* [What you are asked to do]: Print the entire listing. Each line must match the original exactly.

* [Provided material]:
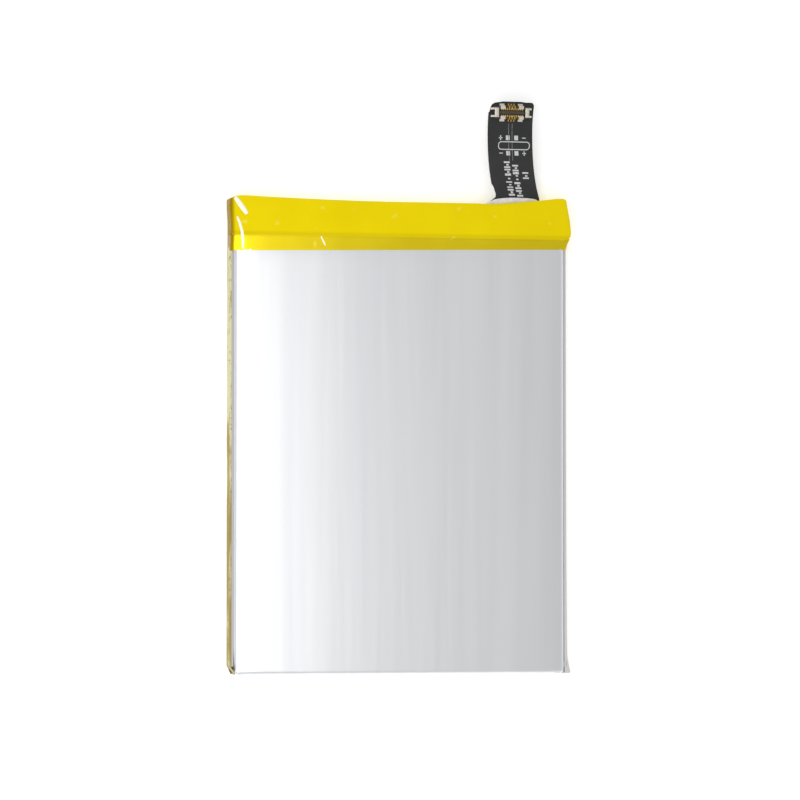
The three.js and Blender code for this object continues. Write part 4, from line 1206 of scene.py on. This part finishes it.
def nail(name, side, node):
    """The bent metal nail at one end of the connector."""
    inner = side * (HOUSING_HALF - NAIL_BAR - NAIL_INSET)
    outer = inner + side * NAIL_BAR
    piece = start_block(name, (min(inner, outer), -NAIL_HALF, CREST - NAIL_THICK),
                        (max(inner, outer), NAIL_HALF, CREST))
    cut(piece, 1, [-NAIL_GAP_HALF, NAIL_GAP_HALF])
    pick(piece, "FACE", lambda middle, facing: facing.x * side > 0.9
         and abs(middle.y) > NAIL_GAP_HALF)
    bpy.ops.mesh.extrude_region_move(TRANSFORM_OT_translate={"value": (side * NAIL_FEET, 0, 0)})
    move(piece, lambda middle, facing: middle.x * side > HOUSING_HALF + NAIL_FEET / 2,
         (0, 0, -NAIL_DROP))
    apply_modifier(piece, "BEVEL", width=0.04 * MM, segments=2, limit_method="ANGLE")
    onto_head(piece)
    dress(piece, tinned, 35)
    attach(piece, "connector_head")
    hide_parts(node)


# %% [markdown]
# Between the nails run two rows of fine plated contacts. One bar is added at an end of each
# row, and an Array modifier repeats it at the pitch.

# %% Contact rows
PITCH = 0.35 * MM
BARS = 12
BAR_HALF = 0.09 * MM
BAR_REACH = 0.2 * MM
ROW_PLACE = 0.62 * MM
BAR_LOW, BAR_HIGH = CREST - 0.2 * MM, CREST - 0.02 * MM


def contact_row(name, side):
    """A row of contact ends along one long side of the connector."""
    first = -PITCH * (BARS - 1) / 2
    piece = start_block(name, (first - BAR_HALF, side * ROW_PLACE - BAR_REACH, BAR_LOW),
                        (first + BAR_HALF, side * ROW_PLACE + BAR_REACH, BAR_HIGH))
    apply_modifier(piece, "BEVEL", width=0.05 * MM, segments=2, limit_method="ANGLE")
    apply_modifier(piece, "ARRAY", count=BARS, use_relative_offset=False,
                   use_constant_offset=True, constant_offset_displace=(PITCH, 0, 0))
    onto_head(piece)
    dress(piece, gold, 35)
    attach(piece, "connector_head")


contact_row("contacts_far", 1)
contact_row("contacts_near", -1)

# %% Both nails
nail("nail_left", -1, "hold_down_left")
nail("nail_right", 1, "hold_down_right")

# %% [markdown]
# ## What is kept from the design
# The pieces inside, the connector's housing and its contacts have their real shape already,
# so they only get a finish each. A finish goes to every piece whose name holds its key, and
# the longest key wins.

# %% Finishes of the design's own pieces
KEPT = {
    "inner_separator": separator, "outer_separator": separator, "anode_strip": graphite,
    "cathode_strip": oxide, "roll_end_tape": roll_tape, "positive_tab": aluminium,
    "negative_tab": nickel, "positive_plate": nickel, "negative_plate": nickel,
    "tab_film": sealant, "paper": paper, "foam_pad": foam, "pcm_board": board,
    "mosfet": chip, "protection_ic": chip, "fuse": fuse_body, "thermistor": dark_ceramic,
    "resistor": dark_ceramic, "capacitor": tan_ceramic, "head_stiffener": glass_board,
    "connector_housing": moulding, "hold_down": tinned, "power_contact": tinned,
    "signal_contact": gold,
}
for name, node in frame["nodes"].items():
    matches = [key for key in KEPT if key in name]
    if matches and not node.hide_render:
        node.data.materials.clear()
        node.data.materials.append(KEPT[max(matches, key=len)])
print(sum(not node.hide_render for node in frame["nodes"].values()), "nodes kept")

* [Answer for the task]:
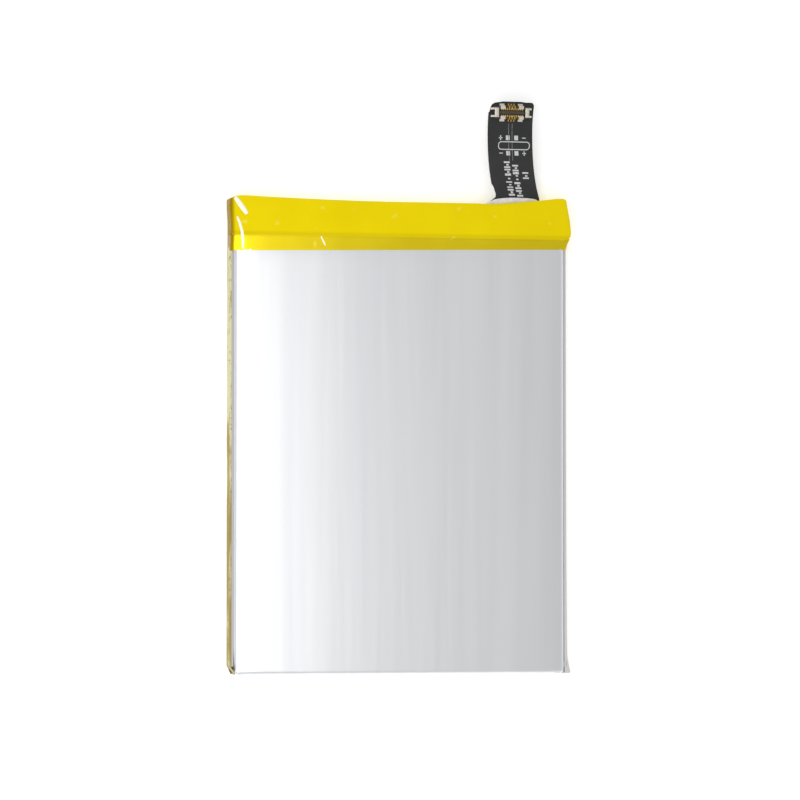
The three.js and Blender code for this object continues. Write part 4, from line 1206 of scene.py on. This part finishes it.
def nail(name, side, node):
    """The bent metal nail at one end of the connector."""
    inner = side * (HOUSING_HALF - NAIL_BAR - NAIL_INSET)
    outer = inner + side * NAIL_BAR
    piece = start_block(name, (min(inner, outer), -NAIL_HALF, CREST - NAIL_THICK),
                        (max(inner, outer), NAIL_HALF, CREST))
    cut(piece, 1, [-NAIL_GAP_HALF, NAIL_GAP_HALF])
    pick(piece, "FACE", lambda middle, facing: facing.x * side > 0.9
         and abs(middle.y) > NAIL_GAP_HALF)
    bpy.ops.mesh.extrude_region_move(TRANSFORM_OT_translate={"value": (side * NAIL_FEET, 0, 0)})
    move(piece, lambda middle, facing: middle.x * side > HOUSING_HALF + NAIL_FEET / 2,
         (0, 0, -NAIL_DROP))
    apply_modifier(piece, "BEVEL", width=0.04 * MM, segments=2, limit_method="ANGLE")
    onto_head(piece)
    dress(piece, tinned, 35)
    attach(piece, "connector_head")
    hide_parts(node)


# %% [markdown]
# Between the nails run two rows of fine plated contacts. One bar is added at an end of each
# row, and an Array modifier repeats it at the pitch.

# %% Contact rows
PITCH = 0.35 * MM
BARS = 12
BAR_HALF = 0.09 * MM
BAR_REACH = 0.2 * MM
ROW_PLACE = 0.62 * MM
BAR_LOW, BAR_HIGH = CREST - 0.2 * MM, CREST - 0.02 * MM


def contact_row(name, side):
    """A row of contact ends along one long side of the connector."""
    first = -PITCH * (BARS - 1) / 2
    piece = start_block(name, (first - BAR_HALF, side * ROW_PLACE - BAR_REACH, BAR_LOW),
                        (first + BAR_HALF, side * ROW_PLACE + BAR_REACH, BAR_HIGH))
    apply_modifier(piece, "BEVEL", width=0.05 * MM, segments=2, limit_method="ANGLE")
    apply_modifier(piece, "ARRAY", count=BARS, use_relative_offset=False,
                   use_constant_offset=True, constant_offset_displace=(PITCH, 0, 0))
    onto_head(piece)
    dress(piece, gold, 35)
    attach(piece, "connector_head")


contact_row("contacts_far", 1)
contact_row("contacts_near", -1)

# %% Both nails
nail("nail_left", -1, "hold_down_left")
nail("nail_right", 1, "hold_down_right")

# %% [markdown]
# ## What is kept from the design
# The pieces inside, the connector's housing and its contacts have their real shape already,
# so they only get a finish each. A finish goes to every piece whose name holds its key, and
# the longest key wins.

# %% Finishes of the design's own pieces
KEPT = {
    "inner_separator": separator, "outer_separator": separator, "anode_strip": graphite,
    "cathode_strip": oxide, "roll_end_tape": roll_tape, "positive_tab": aluminium,
    "negative_tab": nickel, "positive_plate": nickel, "negative_plate": nickel,
    "tab_film": sealant, "paper": paper, "foam_pad": foam, "pcm_board": board,
    "mosfet": chip, "protection_ic": chip, "fuse": fuse_body, "thermistor": dark_ceramic,
    "resistor": dark_ceramic, "capacitor": tan_ceramic, "head_stiffener": glass_board,
    "connector_housing": moulding, "hold_down": tinned, "power_contact": tinned,
    "signal_contact": gold,
}
for name, node in frame["nodes"].items():
    matches = [key for key in KEPT if key in name]
    if matches and not node.hide_render:
        node.data.materials.clear()
        node.data.materials.append(KEPT[max(matches, key=len)])
print(sum(not node.hide_render for node in frame["nodes"].values()), "nodes kept")